How different the story of Pentecost is. In the course of one day there is a drastic shift from a little huddle of people pretty-much alike to a multitude of very different people. Amid wind and fire, God confuses the language of the disciples - but there is no question about the intent, is there? Of course, there are differences, not only in language, but in culture as well. From this point God is scattering his people, not to punish them but to bless the world, whether it be Jerusalem in the first century or North Omaha, NE in the twentieth. Or here.....
What Norman shared earlier about communication is very true. How much do we really listen to each other? We may share the same language, but often we just talk past each other. You know, don’t you, that the word "communication" is, at its root, a theological term a word involving God. To "commune" with another person is to really listen to them, to hear with head and heart and spirit - with all our being. It is not an act of building some edifice, but of sharing in a blessing. Words are not bricks to be piled one on top of another. They are the bread and wine of daily life, sacred elements to be shared and received.

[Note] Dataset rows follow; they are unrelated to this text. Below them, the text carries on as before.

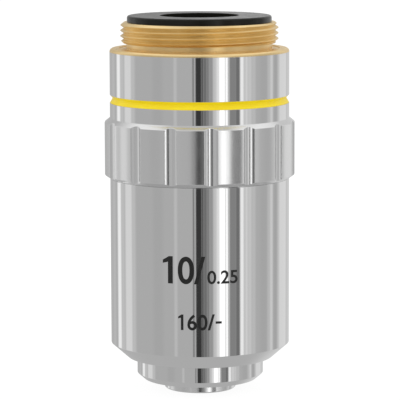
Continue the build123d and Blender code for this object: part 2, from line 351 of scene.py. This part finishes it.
def black_anodised():
    """Smooth black anodising with a fine grain."""
    shader = Shader("black_anodised")
    shader.set(Specular_IOR_Level=0.18)
    grain = shader.noise((9.0, 9.0, 9.0))
    colour = shader.tint(shader.span(grain, 0.0, 1.0), (0.007, 0.007, 0.005), (0.012, 0.012, 0.009))
    shader.join(colour, shader.surface.inputs["Base Color"])
    shader.join(shader.span(shader.noise((0.8, 0.8, 0.8)), 0.17, 0.25), shader.surface.inputs["Roughness"])
    shader.relief(grain, 0.0006)
    return shader.material


def enamel():
    """Yellow enamel, run into the groove by hand."""
    shader = Shader("yellow_enamel")
    shader.set(Specular_IOR_Level=0.25)
    flow = shader.span(shader.noise((0.5, 0.5, 2.0)), 0.0, 1.0)
    colour = shader.tint(flow, (0.92, 0.7, 0.006), (0.95, 0.76, 0.012))
    shader.join(colour, shader.surface.inputs["Base Color"])
    shader.join(shader.span(shader.noise((1.2, 1.2, 1.2)), 0.32, 0.42), shader.surface.inputs["Roughness"])
    shader.relief(shader.noise((0.4, 0.4, 1.5), detail=1.0), 0.002)
    return shader.material


def glass():
    """Coated optical glass."""
    shader = Shader("lens_glass")
    shader.set(
        Base_Color=(0.9, 0.94, 0.97, 1.0), Transmission_Weight=1.0, IOR=1.52, Roughness=0.0,
        Thin_Film_Thickness=330.0, Thin_Film_IOR=1.38,
    )
    return shader.material


def ink():
    """Black printing ink."""
    shader = Shader("black_ink")
    shader.set(Specular_IOR_Level=0.4)
    cover = shader.span(shader.noise((6.0, 6.0, 6.0)), 0.0, 1.0)
    colour = shader.tint(cover, (0.006, 0.006, 0.006), (0.014, 0.014, 0.013))
    shader.join(colour, shader.surface.inputs["Base Color"])
    shader.join(shader.span(shader.noise((3.0, 3.0, 3.0)), 0.38, 0.5), shader.surface.inputs["Roughness"])
    return shader.material


polished = chrome("chrome_polished", 0.03, 0.055, 0.00004)
satin = chrome("chrome_satin", 0.14, 0.17, 0.0001)
brass_material = brass()
black = black_anodised()
yellow = enamel()
lens = glass()
black_ink = ink()


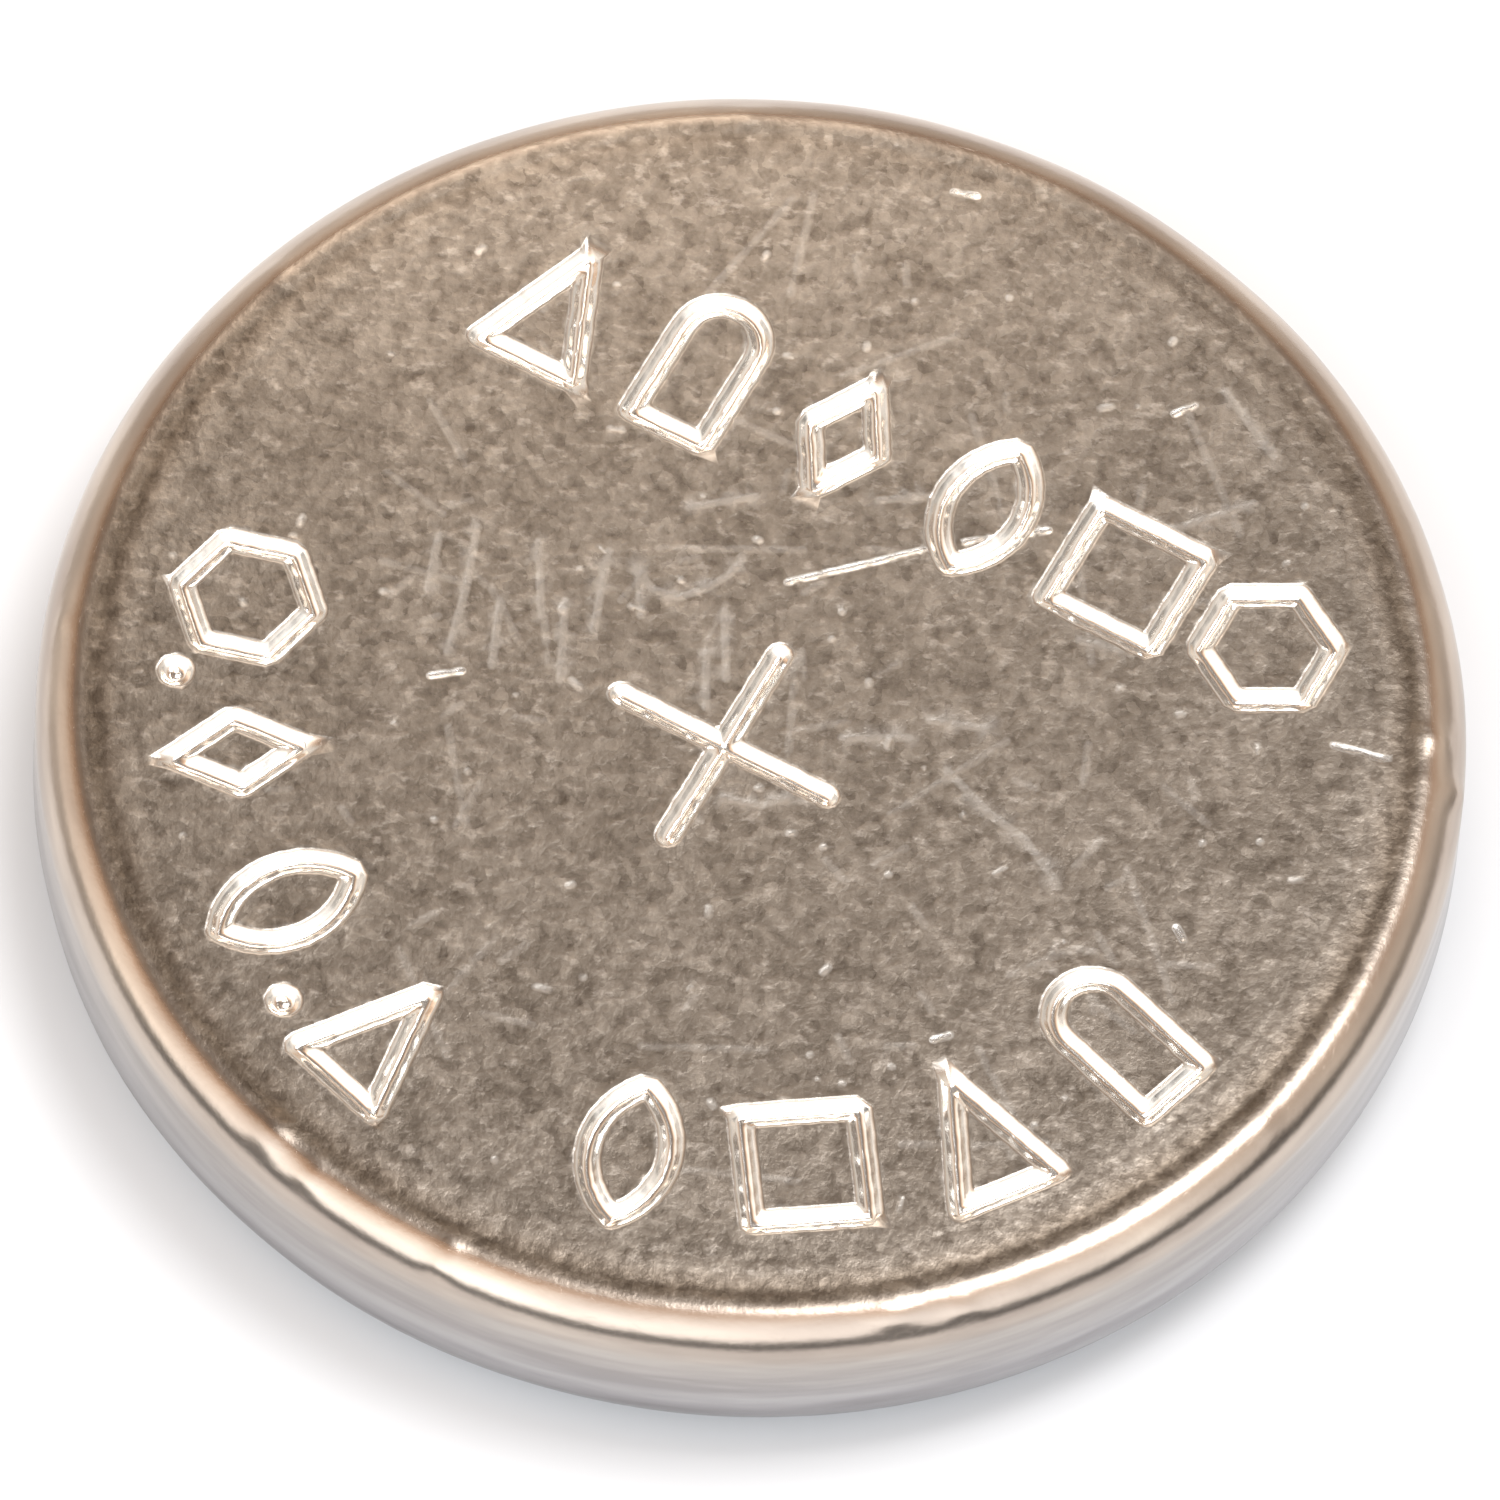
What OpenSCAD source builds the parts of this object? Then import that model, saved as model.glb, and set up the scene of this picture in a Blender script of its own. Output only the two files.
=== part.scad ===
// Alkaline button cell, lying on its negative cap with the positive face up.
// Every part of revolution is drawn as a half section: x is the radius, y the
// height above the surface that the cap stands on. A filled section can be
// drawn again at an inset, so a sheet metal part is its outer section less the
// same section one strip thickness further in, and what lies against the metal
// takes its shape from that inner section. Lengths are in millimetres.

/* [Cell] */
// Outer diameter over the can wall
cell_d = 11.6; // [10.4:0.1:14]
// Height from contact face to contact face
cell_h = 2.05; // [1.85:0.05:5.4]

/* [Positive can] */
// Thickness of the plated steel strip that the can is drawn from
can_t = 0.2; // [0.15:0.01:0.25]
// Outer radius of the shoulder between the positive face and the wall
can_shoulder_r = 0.4; // [0.3:0.02:0.5]
// Outer radius of the lip that is crimped over the gasket
lip_r = 0.55; // [0.5:0.01:0.6]
// Angle that the lip is curled through, from the upright wall
lip_turn = 105; // [90:1:115]
// Height of the lip above the surface that the cell stands on
lip_lift = 0.33; // [0.29:0.01:0.37]

/* [Negative cap] */
// Thickness of the clad strip that the cap is drawn from
cap_t = 0.18; // [0.14:0.01:0.22]
// Width of the flange, from the wall of the contact boss to the skirt
flange_w = 0.7; // [0.6:0.02:1]
// Outer radius of the edge of the contact boss
boss_edge_r = 0.26; // [0.22:0.01:0.3]
// Radius in the foot of the boss, where it turns out into the flange
boss_foot_r = 0.1; // [0.05:0.01:0.12]
// Outer radius of the bend between the flange and the skirt
flange_r = 0.24; // [0.22:0.01:0.27]

/* [Gasket] */
// Thickness of the seal between the can wall and the skirt of the cap
seal_wall_t = 0.3; // [0.25:0.01:0.36]
// Thickness of the seal between the crimped lip and the flange of the cap
seal_lip_t = 0.13; // [0.11:0.01:0.18]
// Thickness of the foot between the skirt and the separator
seal_foot_t = 0.15; // [0.13:0.01:0.17]
// Thickness of the return wall inside the skirt
seal_return_t = 0.2; // [0.15:0.01:0.25]
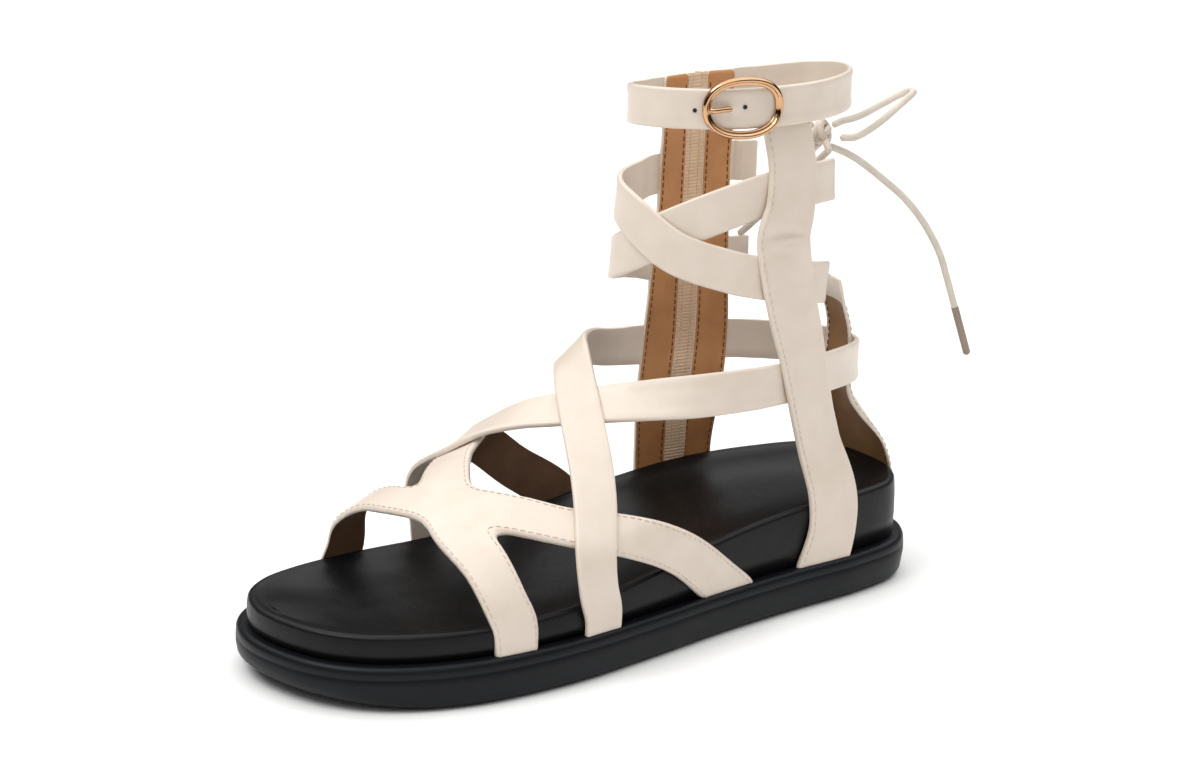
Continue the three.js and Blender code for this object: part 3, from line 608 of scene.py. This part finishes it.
cordRoutes = (
    ("lace_loop_outer_cord", loopOuter, "lace_loop_outer", "knot"),
    ("lace_loop_inner_cord", loopInner, "lace_loop_inner", "knot"),
    ("lace_end_outer_cord", endOuter, "lace_end_outer", "bare"),
    ("lace_end_inner_cord", endInner, "lace_end_inner", "bare"))
cordPieces, cordPaths = {}, {}
for name, route, node, farEnd in cordRoutes:
    cordPaths[name] = smoothPath(route, 1.2)
    cordPieces[name] = cordPiece(name, cordPaths[name], node)
tips = {"lace_end_outer_cord": agletPiece("lace_tip_outer", cordPaths["lace_end_outer_cord"], "aglet_outer"),
        "lace_end_inner_cord": agletPiece("lace_tip_inner", cordPaths["lace_end_inner_cord"], "aglet_inner")}

# The knot: the cord wound about itself
bm = bmesh.new()
for tilt, size, shift in ((0.1, 2.7, -1.2), (-0.35, 2.9, 1.0), (1.2, 2.3, 0.2)):
    turnBy = Matrix.Rotation(tilt, 3, "Y") @ Matrix.Rotation(0.5, 3, "Z")
    ring = [knotCentre + turnBy @ Vector((shift, size * math.cos(t), size * 1.15 * math.sin(t)))
            for t in [2 * math.pi * k / 28 for k in range(28)]]
    rings = tubeRings(ring, cordRadius, 10, taper=False)
    loft(bm, rings, closedEnds=False, loop=True)
knot = finished("lace_knot_wrap", bm, [creamCord], replaces=["lace_knot"])

crossing = {"lowerInner": spot(-25.5, 48.5, 124.4), "upperOuter": spot(15.5, 41.2, 162.2),
            "lowerOuter": spot(20, 53, 127.4), "upperInner": spot(-21, 38.4, 157.8)}
bm = bmesh.new()
middle = crossing["lowerInner"].lerp(crossing["upperOuter"], 0.5)
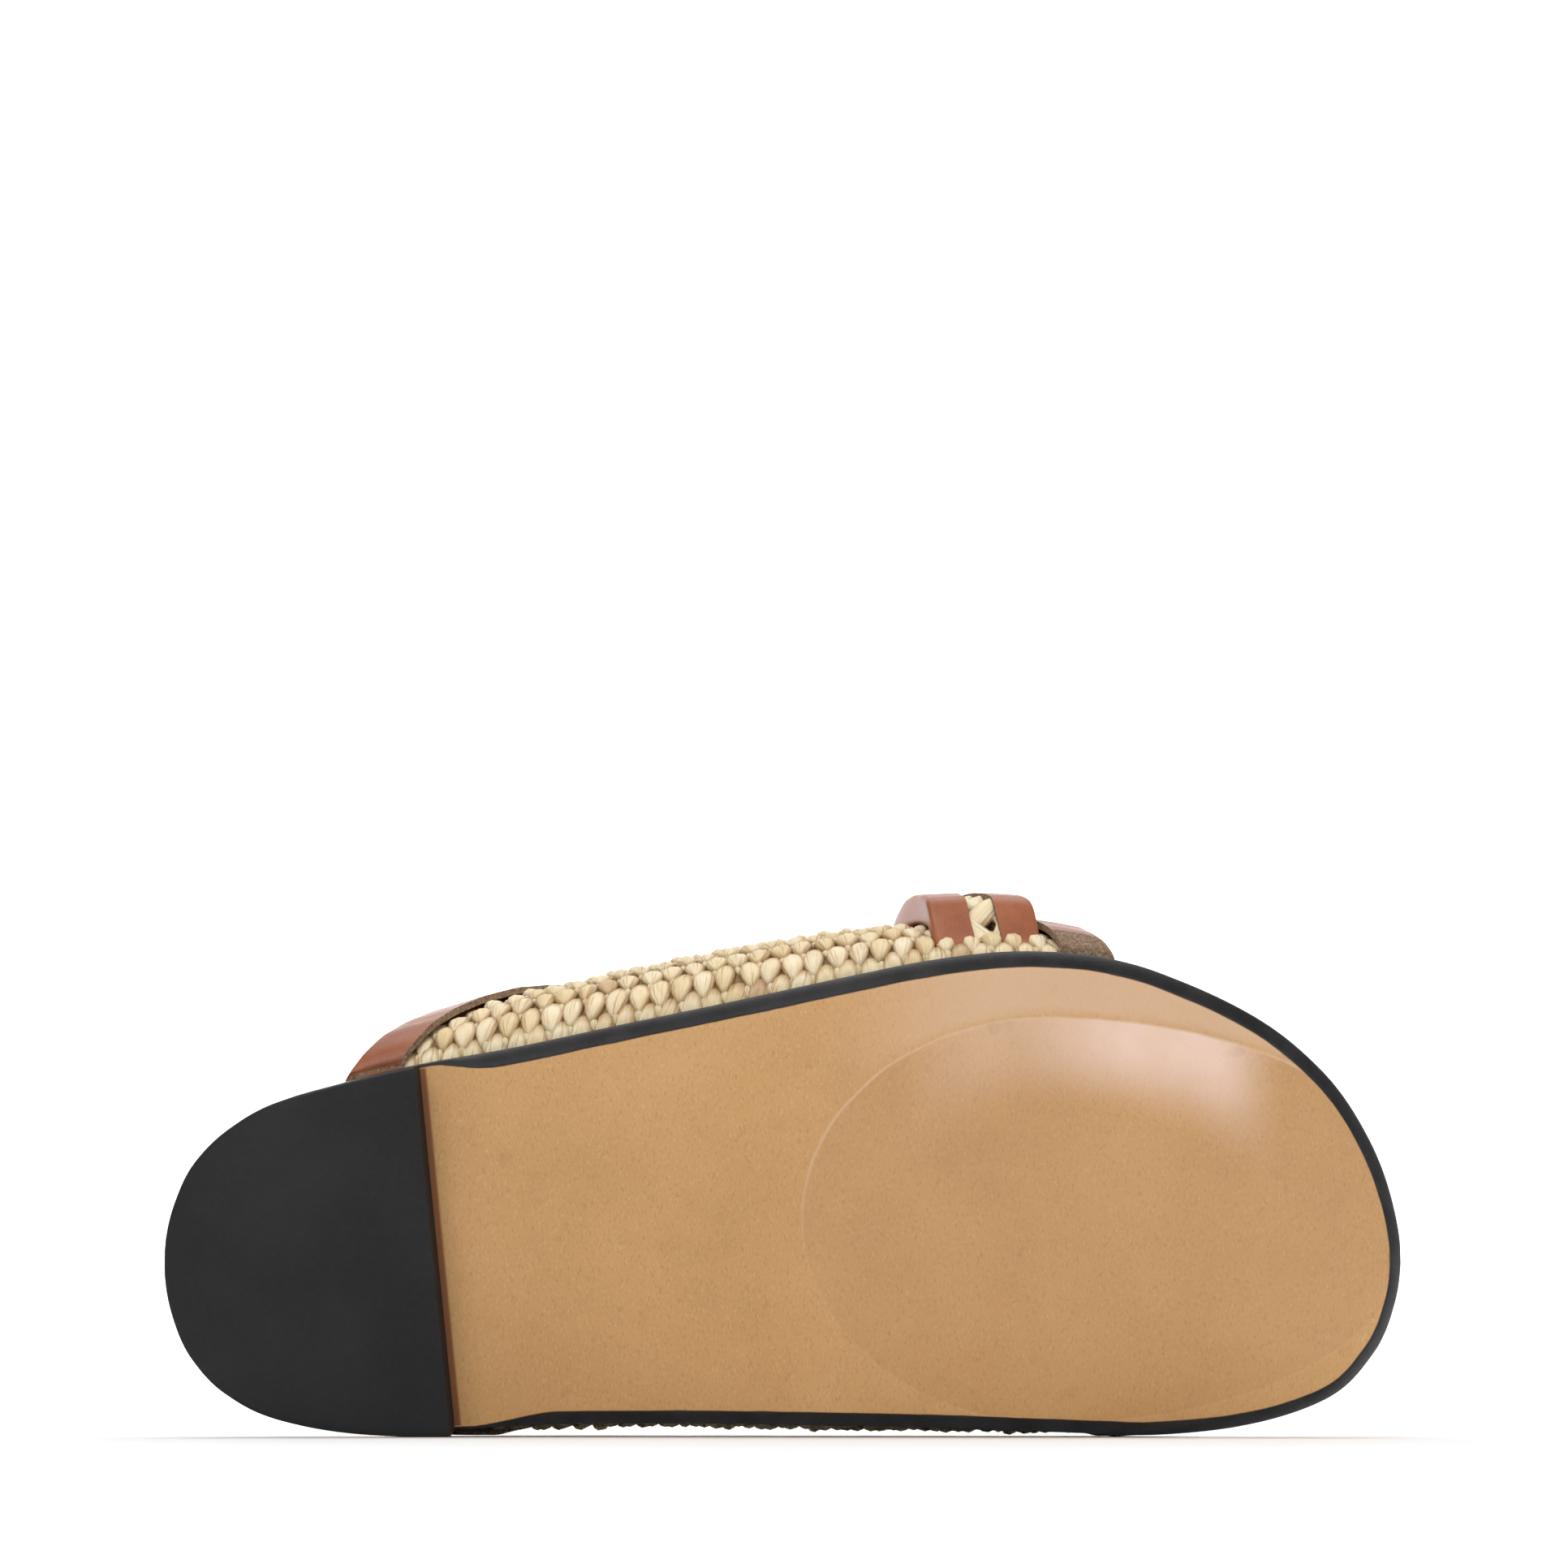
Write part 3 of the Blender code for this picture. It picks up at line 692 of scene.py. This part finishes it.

The story of Pentecost is not just wind and fire and the confusion of speaking different languages. It’s about the power of communication in its truest sense. It’s not just a bunch of babel, even when persons speak in different tongues. A Word is spoken that is heard, really heard - heard on a level that goes deeper than words. It was on this level that the church of Jesus Christ was born. Even if we are not Pentecostal or charismatic, it is on this deeper level that we as God’s people need to live today - with God and with each other. May God’s Holy Spirit, indeed, "make us whole," empowering us to truly listen and follow. "On a scale of 1 to 10," a 10.